Views from a bomb shelter: All alone amid a cacophony of missile booms – comment

The Jerusalem Post's Aaron Reich reflects on spending time in a bomb shelter during the Iran attack.

 Israelis take cover inside a bomb shelter at the Ben Gurion airport as a siren alert is sounded in Tel Aviv, October 1, 2024 (photo credit: Dor Pazuelo/Flash90)
Israelis take cover inside a bomb shelter at the Ben Gurion airport as a siren alert is sounded in Tel Aviv, October 1, 2024
(photo credit: Dor Pazuelo/Flash90)

October 2024 started out with a bang in the worst possible way. When news came of over 500 missiles launched from Iran at Israel, I wasn’t safe at home or at work with my colleagues. I was stuck at my father’s home in Modi’in, waiting for a grocery delivery not knowing if his flight would even make it home in time for Rosh Hashanah. 

As the alerts popped up on my phone and the sirens started wailing outside, I grabbed my computer and headed into the bomb shelter, closed the door, and listened as the evening silence was interrupted by a cacophony of telltale “booms” from missile interceptions. 

I first went about trying to continue my work, as well as I could with poor wi-fi and a lack of air conditioning and proper ventilation in my father’s apartment. There is always that desire Israelis seem to have of fighting for normalcy, to keep pushing forward and not let the fact that dangerous missiles are flying toward us, only luck and IDF innovation standing between us and a possible demise. 

 A person uses a phone on the ground, on the day Iran fired a salvo of ballistic missiles at Israel amid ongoing hostilities between Hezbollah and Israeli forces, near Tel Aviv, Israel, October 1, 2024.  (credit: REUTERS/Ammar Awad TPX IMAGES OF THE DAY)
A person uses a phone on the ground, on the day Iran fired a salvo of ballistic missiles at Israel amid ongoing hostilities between Hezbollah and Israeli forces, near Tel Aviv, Israel, October 1, 2024. (credit: REUTERS/Ammar Awad TPX IMAGES OF THE DAY)

How do we keep sane? 

Keeping up that veneer of normalcy is easier than it sounds. But it’s a mask, hiding our own abject terror at a sense of danger we have no control over.

And for me, it’s made worse by the fact that while I’m in Modi’in, my fiance and two cats are still in Jerusalem. So is my grandmother. So are most of my friends and coworkers. At first, I took solace in the fact that Jerusalem is safe – Jerusalem is always safe after all. Then I got the alerts for Jerusalem, and my mask crumbled. 
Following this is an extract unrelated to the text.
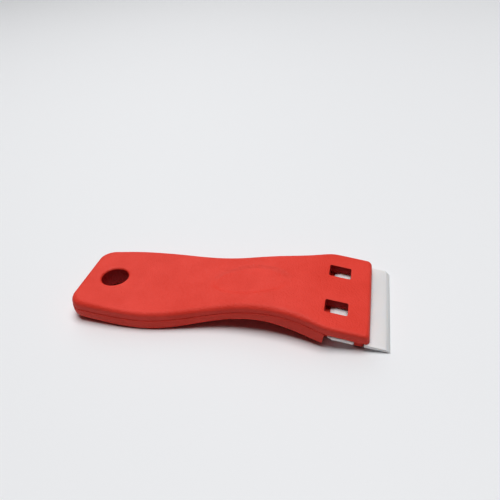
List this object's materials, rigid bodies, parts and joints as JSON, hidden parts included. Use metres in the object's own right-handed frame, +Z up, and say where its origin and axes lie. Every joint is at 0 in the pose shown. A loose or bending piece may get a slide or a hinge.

Jerusalem isn’t exactly known for having accessible safe rooms. Would they be okay? 

As I write this, I keep trying to make sure everyone is okay, trying to calm down my own panicked heart. I want to believe that “together, we will win.” But right now, in this bomb shelter in Modi’in, I’m all alone. And all I can do is hope that everything will be okay, that my loved ones and I will see tomorrow.